* **What you are asked to do**
The listing below holds a line with "hinge_pin();" and a later line with "points = [vertex.co". Write out those two lines and every line between them, exactly, and nothing else.
··· Extracted entries ···
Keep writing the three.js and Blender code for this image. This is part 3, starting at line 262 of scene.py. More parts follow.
···
··· Extracted entries ···
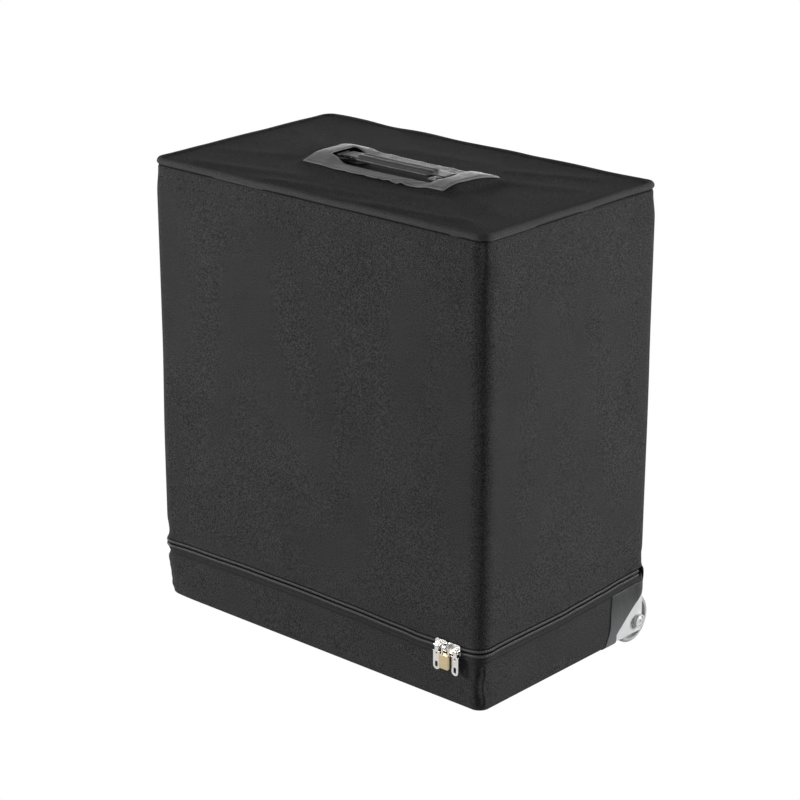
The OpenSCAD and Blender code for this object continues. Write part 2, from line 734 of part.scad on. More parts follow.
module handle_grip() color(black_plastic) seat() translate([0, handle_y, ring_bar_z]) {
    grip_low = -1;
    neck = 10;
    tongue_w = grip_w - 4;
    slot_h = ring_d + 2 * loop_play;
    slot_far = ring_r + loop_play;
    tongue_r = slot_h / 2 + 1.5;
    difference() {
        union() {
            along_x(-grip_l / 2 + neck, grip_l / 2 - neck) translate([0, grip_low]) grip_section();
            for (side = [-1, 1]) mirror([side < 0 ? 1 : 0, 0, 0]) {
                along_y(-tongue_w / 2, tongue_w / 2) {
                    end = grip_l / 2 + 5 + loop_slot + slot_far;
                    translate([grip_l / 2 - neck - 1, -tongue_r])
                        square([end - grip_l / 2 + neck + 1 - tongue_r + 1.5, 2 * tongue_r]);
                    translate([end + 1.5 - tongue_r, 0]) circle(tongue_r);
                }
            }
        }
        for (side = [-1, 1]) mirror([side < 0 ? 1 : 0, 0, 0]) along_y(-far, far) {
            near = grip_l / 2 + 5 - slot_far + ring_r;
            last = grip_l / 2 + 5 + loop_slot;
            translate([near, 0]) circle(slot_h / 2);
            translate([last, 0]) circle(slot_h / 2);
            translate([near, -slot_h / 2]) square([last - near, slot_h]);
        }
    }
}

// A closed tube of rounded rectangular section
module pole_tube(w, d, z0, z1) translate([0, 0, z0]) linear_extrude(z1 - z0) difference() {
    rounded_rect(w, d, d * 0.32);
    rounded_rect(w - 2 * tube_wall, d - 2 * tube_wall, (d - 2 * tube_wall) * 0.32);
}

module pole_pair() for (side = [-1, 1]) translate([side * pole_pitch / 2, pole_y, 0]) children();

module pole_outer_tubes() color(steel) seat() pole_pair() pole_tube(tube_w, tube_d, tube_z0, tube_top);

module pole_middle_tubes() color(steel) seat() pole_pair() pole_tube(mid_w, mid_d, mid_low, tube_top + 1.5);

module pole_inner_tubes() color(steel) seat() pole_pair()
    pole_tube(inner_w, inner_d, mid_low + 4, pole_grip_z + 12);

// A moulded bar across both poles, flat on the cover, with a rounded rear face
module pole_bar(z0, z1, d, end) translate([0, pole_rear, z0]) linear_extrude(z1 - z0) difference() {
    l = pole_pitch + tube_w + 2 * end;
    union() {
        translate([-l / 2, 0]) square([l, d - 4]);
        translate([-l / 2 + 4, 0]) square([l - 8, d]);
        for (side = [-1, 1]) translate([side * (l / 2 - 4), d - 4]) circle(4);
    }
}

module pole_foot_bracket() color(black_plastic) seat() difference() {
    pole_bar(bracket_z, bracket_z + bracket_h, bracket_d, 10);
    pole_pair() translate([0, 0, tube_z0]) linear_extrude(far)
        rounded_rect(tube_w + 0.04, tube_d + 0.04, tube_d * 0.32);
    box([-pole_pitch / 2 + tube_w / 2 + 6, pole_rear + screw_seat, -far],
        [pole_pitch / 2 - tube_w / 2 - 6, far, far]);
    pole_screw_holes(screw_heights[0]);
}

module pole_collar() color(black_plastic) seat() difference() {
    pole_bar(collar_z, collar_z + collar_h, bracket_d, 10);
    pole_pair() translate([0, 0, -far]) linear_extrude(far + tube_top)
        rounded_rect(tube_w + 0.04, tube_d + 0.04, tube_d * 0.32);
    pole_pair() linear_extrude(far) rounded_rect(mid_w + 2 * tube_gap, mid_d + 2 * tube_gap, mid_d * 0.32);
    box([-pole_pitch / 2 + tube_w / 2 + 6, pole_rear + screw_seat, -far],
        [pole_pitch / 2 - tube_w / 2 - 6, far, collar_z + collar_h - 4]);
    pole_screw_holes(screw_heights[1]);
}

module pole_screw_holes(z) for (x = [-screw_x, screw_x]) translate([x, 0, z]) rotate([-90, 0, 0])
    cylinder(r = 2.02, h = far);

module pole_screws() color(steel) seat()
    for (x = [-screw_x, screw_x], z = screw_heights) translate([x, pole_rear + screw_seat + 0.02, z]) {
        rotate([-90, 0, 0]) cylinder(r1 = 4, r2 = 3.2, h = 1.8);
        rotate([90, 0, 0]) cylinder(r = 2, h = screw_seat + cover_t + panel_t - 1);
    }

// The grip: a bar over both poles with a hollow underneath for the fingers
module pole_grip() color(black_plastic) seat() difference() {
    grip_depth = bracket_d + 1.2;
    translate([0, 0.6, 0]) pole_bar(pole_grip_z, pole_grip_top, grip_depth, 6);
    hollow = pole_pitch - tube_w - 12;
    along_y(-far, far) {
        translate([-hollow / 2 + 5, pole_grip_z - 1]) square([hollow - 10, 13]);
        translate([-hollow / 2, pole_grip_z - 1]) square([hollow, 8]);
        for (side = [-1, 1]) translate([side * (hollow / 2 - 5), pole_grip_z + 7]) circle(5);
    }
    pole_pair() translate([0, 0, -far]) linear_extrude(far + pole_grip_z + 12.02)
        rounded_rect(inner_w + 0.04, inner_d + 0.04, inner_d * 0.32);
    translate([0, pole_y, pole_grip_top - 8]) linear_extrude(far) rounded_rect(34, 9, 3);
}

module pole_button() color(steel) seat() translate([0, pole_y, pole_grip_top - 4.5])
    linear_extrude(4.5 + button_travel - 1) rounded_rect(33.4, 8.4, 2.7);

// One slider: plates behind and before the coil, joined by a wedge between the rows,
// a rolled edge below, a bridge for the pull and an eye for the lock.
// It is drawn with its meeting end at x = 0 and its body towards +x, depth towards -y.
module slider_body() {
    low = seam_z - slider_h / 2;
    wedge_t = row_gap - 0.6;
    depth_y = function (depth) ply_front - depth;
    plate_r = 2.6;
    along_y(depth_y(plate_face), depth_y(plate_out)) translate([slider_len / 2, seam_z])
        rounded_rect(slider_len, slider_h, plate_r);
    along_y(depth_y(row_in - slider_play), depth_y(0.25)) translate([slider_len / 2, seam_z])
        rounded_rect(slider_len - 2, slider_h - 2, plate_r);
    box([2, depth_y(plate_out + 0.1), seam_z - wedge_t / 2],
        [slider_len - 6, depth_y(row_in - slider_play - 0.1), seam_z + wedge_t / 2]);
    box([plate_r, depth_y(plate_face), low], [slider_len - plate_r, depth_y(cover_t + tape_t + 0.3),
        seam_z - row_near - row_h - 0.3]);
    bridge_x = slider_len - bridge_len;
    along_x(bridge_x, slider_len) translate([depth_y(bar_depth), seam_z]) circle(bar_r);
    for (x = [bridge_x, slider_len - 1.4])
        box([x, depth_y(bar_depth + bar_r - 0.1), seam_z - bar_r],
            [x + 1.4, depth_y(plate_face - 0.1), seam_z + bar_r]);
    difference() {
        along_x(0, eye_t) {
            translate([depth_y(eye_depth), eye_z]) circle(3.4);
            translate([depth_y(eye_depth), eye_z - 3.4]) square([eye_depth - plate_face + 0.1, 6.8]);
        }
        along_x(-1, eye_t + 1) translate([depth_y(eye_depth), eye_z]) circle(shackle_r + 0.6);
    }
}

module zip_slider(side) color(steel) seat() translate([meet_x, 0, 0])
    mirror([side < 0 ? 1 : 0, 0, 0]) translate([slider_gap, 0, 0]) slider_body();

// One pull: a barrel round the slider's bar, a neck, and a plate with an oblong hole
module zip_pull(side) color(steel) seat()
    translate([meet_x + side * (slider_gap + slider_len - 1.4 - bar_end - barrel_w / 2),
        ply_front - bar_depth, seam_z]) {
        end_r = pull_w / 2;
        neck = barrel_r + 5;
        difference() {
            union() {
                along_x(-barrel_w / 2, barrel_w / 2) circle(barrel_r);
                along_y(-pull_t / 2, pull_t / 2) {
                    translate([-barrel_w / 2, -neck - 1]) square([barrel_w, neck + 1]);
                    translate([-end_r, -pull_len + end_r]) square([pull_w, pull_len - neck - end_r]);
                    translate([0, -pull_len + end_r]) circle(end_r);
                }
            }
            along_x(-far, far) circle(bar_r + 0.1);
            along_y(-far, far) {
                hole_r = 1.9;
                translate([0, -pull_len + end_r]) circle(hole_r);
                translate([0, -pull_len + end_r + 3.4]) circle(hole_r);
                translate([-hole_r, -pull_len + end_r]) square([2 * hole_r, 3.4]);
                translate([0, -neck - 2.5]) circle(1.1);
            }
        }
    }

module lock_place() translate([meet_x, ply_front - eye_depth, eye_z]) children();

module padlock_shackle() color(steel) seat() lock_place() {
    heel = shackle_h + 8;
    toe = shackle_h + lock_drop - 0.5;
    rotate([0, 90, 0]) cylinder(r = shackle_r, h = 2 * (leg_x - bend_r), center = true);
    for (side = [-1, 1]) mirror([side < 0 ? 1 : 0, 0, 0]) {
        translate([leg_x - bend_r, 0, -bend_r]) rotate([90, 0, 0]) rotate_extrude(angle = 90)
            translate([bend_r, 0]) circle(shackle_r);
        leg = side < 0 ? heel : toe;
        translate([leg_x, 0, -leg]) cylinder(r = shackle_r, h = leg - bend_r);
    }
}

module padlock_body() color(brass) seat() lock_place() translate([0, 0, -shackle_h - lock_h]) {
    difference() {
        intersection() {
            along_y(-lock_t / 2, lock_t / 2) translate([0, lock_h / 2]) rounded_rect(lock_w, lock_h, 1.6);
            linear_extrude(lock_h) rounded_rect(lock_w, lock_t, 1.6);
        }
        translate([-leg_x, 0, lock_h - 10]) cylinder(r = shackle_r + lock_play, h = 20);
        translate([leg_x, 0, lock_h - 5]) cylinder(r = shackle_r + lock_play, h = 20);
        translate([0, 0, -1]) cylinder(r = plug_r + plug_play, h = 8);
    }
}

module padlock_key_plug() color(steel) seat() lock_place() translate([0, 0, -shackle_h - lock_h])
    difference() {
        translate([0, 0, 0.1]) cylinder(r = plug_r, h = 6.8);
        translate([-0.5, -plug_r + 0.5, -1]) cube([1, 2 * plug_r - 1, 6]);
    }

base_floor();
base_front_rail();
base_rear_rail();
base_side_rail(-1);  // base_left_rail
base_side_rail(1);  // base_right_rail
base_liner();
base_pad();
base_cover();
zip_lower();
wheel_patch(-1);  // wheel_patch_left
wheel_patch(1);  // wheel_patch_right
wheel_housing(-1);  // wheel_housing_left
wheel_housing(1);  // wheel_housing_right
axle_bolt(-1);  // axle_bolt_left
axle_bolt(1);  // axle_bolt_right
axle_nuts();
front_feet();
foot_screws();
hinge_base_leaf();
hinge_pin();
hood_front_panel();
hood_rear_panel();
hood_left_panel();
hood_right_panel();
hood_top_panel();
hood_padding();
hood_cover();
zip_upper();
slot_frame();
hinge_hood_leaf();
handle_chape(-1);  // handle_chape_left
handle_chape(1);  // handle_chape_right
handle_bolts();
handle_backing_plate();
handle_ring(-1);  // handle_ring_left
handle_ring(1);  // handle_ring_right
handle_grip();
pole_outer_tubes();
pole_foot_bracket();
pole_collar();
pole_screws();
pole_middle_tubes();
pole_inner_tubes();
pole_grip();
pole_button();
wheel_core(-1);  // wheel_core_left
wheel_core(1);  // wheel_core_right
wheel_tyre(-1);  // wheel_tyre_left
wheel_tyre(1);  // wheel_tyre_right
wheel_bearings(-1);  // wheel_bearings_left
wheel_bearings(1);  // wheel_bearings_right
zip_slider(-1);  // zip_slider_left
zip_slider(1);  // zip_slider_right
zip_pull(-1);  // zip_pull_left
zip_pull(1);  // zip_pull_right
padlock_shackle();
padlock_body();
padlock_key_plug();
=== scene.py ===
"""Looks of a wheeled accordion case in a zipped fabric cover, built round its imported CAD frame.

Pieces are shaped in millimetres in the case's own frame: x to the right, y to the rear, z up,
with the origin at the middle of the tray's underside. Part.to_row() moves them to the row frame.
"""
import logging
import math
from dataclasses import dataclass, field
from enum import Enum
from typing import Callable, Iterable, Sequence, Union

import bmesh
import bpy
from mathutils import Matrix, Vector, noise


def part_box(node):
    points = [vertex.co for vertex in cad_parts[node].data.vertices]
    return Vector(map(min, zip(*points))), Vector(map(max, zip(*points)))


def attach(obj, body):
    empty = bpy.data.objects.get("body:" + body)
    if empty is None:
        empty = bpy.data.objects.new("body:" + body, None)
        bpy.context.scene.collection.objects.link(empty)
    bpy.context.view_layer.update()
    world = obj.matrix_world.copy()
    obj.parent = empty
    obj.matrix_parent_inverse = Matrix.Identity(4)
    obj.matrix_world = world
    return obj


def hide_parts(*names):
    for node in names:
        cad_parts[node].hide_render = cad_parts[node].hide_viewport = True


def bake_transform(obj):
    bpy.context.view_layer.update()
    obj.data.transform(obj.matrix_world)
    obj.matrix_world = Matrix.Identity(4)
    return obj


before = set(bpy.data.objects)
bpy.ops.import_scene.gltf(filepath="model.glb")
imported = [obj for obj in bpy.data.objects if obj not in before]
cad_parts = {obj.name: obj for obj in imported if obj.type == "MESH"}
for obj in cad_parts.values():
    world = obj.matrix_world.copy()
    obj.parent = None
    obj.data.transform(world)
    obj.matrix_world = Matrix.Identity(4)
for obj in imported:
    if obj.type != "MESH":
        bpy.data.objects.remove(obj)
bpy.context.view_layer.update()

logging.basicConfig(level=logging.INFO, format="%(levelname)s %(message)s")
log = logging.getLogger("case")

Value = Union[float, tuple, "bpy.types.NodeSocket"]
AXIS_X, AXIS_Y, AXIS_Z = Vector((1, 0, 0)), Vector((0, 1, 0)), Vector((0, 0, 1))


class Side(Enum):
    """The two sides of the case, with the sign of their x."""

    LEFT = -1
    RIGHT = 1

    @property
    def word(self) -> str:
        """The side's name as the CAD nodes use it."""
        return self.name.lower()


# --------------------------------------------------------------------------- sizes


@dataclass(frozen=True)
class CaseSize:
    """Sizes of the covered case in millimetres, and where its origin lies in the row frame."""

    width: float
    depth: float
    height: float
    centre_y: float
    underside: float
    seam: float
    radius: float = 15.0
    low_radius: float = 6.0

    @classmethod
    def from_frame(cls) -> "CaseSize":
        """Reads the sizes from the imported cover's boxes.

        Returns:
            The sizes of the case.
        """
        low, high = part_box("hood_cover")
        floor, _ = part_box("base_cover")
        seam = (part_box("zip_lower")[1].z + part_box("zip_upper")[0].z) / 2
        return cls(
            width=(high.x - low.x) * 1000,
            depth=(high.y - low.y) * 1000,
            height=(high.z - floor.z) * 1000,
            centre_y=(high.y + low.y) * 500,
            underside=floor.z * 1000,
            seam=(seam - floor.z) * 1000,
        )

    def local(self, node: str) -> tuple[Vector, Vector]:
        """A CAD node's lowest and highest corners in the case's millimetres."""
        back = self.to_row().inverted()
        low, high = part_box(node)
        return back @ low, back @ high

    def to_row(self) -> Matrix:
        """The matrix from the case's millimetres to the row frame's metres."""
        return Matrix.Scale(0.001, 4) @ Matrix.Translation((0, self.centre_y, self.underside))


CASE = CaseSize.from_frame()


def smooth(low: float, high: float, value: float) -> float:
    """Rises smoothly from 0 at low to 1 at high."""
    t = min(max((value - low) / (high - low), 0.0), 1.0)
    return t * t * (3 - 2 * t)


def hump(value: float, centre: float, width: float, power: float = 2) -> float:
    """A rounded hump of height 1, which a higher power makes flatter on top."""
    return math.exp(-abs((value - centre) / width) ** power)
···
··· Extracted entries ···
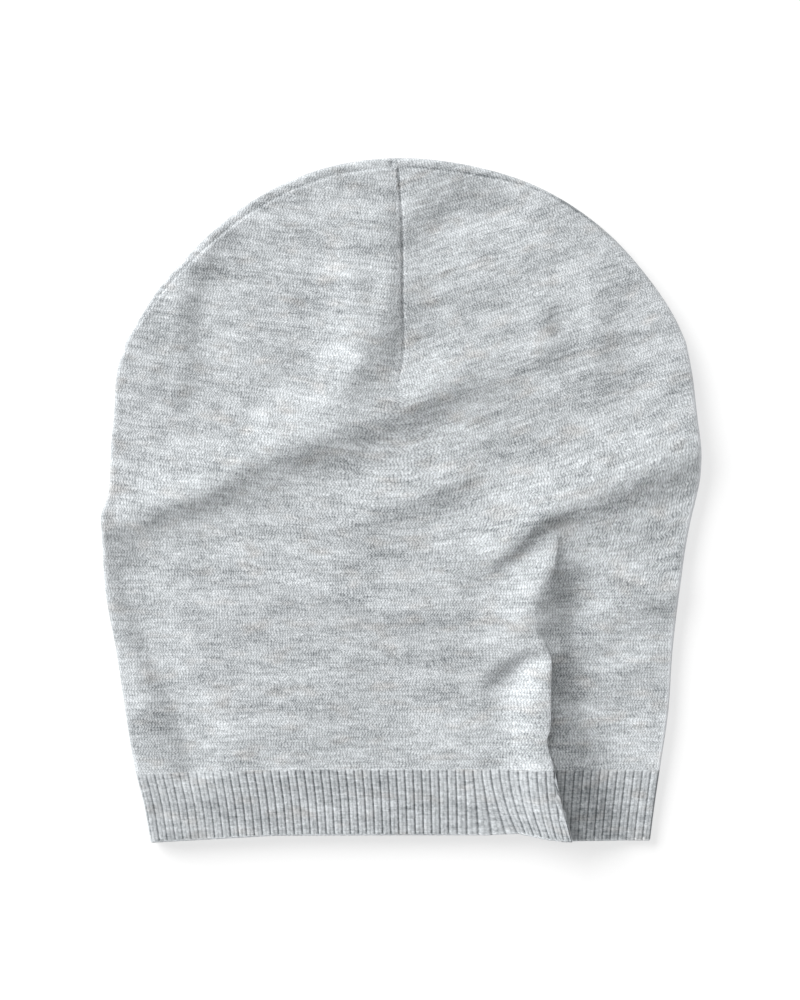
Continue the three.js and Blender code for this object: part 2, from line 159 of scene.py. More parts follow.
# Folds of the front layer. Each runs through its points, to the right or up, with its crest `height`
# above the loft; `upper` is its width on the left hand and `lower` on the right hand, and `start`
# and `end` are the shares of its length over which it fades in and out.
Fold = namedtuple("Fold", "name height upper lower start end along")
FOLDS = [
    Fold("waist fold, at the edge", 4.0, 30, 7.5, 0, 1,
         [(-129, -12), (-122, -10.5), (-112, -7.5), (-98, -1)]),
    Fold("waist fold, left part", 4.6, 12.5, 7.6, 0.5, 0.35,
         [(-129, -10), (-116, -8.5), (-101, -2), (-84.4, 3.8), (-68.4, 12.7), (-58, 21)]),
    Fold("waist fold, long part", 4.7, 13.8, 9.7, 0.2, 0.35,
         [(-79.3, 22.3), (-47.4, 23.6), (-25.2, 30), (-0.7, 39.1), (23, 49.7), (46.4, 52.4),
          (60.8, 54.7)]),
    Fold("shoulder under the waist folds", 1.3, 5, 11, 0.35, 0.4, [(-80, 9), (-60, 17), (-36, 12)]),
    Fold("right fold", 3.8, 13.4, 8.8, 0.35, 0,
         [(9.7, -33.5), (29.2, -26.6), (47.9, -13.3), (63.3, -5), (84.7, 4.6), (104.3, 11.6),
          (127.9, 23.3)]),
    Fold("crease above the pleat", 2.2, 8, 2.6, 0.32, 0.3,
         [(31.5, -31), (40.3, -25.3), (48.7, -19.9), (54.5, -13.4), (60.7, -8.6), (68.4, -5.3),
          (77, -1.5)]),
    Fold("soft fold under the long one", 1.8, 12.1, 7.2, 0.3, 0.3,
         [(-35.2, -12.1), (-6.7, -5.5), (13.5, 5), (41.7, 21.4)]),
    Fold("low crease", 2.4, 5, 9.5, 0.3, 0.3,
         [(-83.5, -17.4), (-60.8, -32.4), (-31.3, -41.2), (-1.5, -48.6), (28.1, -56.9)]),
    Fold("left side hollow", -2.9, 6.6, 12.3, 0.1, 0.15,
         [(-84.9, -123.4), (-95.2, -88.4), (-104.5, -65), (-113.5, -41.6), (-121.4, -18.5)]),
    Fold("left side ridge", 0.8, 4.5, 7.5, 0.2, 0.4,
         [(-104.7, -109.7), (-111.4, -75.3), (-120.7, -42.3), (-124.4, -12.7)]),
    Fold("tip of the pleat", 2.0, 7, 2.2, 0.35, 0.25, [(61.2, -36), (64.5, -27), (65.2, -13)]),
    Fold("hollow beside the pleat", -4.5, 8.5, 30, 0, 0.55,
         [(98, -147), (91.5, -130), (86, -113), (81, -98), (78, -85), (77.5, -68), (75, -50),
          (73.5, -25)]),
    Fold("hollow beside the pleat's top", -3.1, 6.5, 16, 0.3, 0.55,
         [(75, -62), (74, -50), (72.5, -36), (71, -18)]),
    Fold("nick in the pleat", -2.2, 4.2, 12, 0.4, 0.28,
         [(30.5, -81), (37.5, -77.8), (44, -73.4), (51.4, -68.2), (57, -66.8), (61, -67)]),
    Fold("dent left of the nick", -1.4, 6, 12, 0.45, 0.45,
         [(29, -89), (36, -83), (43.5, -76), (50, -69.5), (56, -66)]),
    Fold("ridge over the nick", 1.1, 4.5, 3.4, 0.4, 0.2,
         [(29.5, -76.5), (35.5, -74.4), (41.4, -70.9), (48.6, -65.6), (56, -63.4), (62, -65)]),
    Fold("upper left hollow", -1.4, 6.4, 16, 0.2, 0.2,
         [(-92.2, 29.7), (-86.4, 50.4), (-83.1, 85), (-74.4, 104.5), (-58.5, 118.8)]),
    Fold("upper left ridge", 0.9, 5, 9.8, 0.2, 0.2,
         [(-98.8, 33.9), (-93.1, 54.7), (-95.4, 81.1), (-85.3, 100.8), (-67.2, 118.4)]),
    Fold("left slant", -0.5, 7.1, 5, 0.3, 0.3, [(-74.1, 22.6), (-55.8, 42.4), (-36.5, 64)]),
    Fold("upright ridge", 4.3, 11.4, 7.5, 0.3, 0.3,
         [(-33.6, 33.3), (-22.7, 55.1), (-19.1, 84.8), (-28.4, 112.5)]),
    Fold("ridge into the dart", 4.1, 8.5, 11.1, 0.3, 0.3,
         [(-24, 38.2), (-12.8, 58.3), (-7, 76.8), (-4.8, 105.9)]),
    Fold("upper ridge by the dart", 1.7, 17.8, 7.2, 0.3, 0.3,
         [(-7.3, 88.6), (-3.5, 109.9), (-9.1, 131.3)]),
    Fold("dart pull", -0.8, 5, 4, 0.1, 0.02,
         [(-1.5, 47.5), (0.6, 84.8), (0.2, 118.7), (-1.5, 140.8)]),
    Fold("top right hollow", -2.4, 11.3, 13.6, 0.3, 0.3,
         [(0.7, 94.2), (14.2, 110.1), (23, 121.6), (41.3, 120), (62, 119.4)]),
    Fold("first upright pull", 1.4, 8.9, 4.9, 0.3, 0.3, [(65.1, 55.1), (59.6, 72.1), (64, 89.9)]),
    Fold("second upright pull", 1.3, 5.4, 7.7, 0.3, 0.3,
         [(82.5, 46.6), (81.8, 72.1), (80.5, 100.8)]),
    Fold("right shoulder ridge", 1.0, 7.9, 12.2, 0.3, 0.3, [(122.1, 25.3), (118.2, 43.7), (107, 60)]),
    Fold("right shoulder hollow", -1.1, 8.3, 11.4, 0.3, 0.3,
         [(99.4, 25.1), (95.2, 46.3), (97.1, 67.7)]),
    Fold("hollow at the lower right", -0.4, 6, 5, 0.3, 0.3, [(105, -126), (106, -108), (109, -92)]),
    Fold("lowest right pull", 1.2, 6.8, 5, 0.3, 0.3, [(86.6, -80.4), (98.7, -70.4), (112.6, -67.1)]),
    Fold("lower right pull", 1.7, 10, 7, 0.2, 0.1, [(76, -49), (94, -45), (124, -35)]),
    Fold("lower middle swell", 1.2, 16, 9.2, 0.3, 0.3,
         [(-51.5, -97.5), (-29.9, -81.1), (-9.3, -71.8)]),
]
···
* **Written reply**
hinge_pin();
hood_front_panel();
hood_rear_panel();
hood_left_panel();
hood_right_panel();
hood_top_panel();
hood_padding();
hood_cover();
zip_upper();
slot_frame();
hinge_hood_leaf();
handle_chape(-1);  // handle_chape_left
handle_chape(1);  // handle_chape_right
handle_bolts();
handle_backing_plate();
handle_ring(-1);  // handle_ring_left
handle_ring(1);  // handle_ring_right
handle_grip();
pole_outer_tubes();
pole_foot_bracket();
pole_collar();
pole_screws();
pole_middle_tubes();
pole_inner_tubes();
pole_grip();
pole_button();
wheel_core(-1);  // wheel_core_left
wheel_core(1);  // wheel_core_right
wheel_tyre(-1);  // wheel_tyre_left
wheel_tyre(1);  // wheel_tyre_right
wheel_bearings(-1);  // wheel_bearings_left
wheel_bearings(1);  // wheel_bearings_right
zip_slider(-1);  // zip_slider_left
zip_slider(1);  // zip_slider_right
zip_pull(-1);  // zip_pull_left
zip_pull(1);  // zip_pull_right
padlock_shackle();
padlock_body();
padlock_key_plug();
=== scene.py ===
"""Looks of a wheeled accordion case in a zipped fabric cover, built round its imported CAD frame.

Pieces are shaped in millimetres in the case's own frame: x to the right, y to the rear, z up,
with the origin at the middle of the tray's underside. Part.to_row() moves them to the row frame.
"""
import logging
import math
from dataclasses import dataclass, field
from enum import Enum
from typing import Callable, Iterable, Sequence, Union

import bmesh
import bpy
from mathutils import Matrix, Vector, noise


def part_box(node):
    points = [vertex.co for vertex in cad_parts[node].data.vertices]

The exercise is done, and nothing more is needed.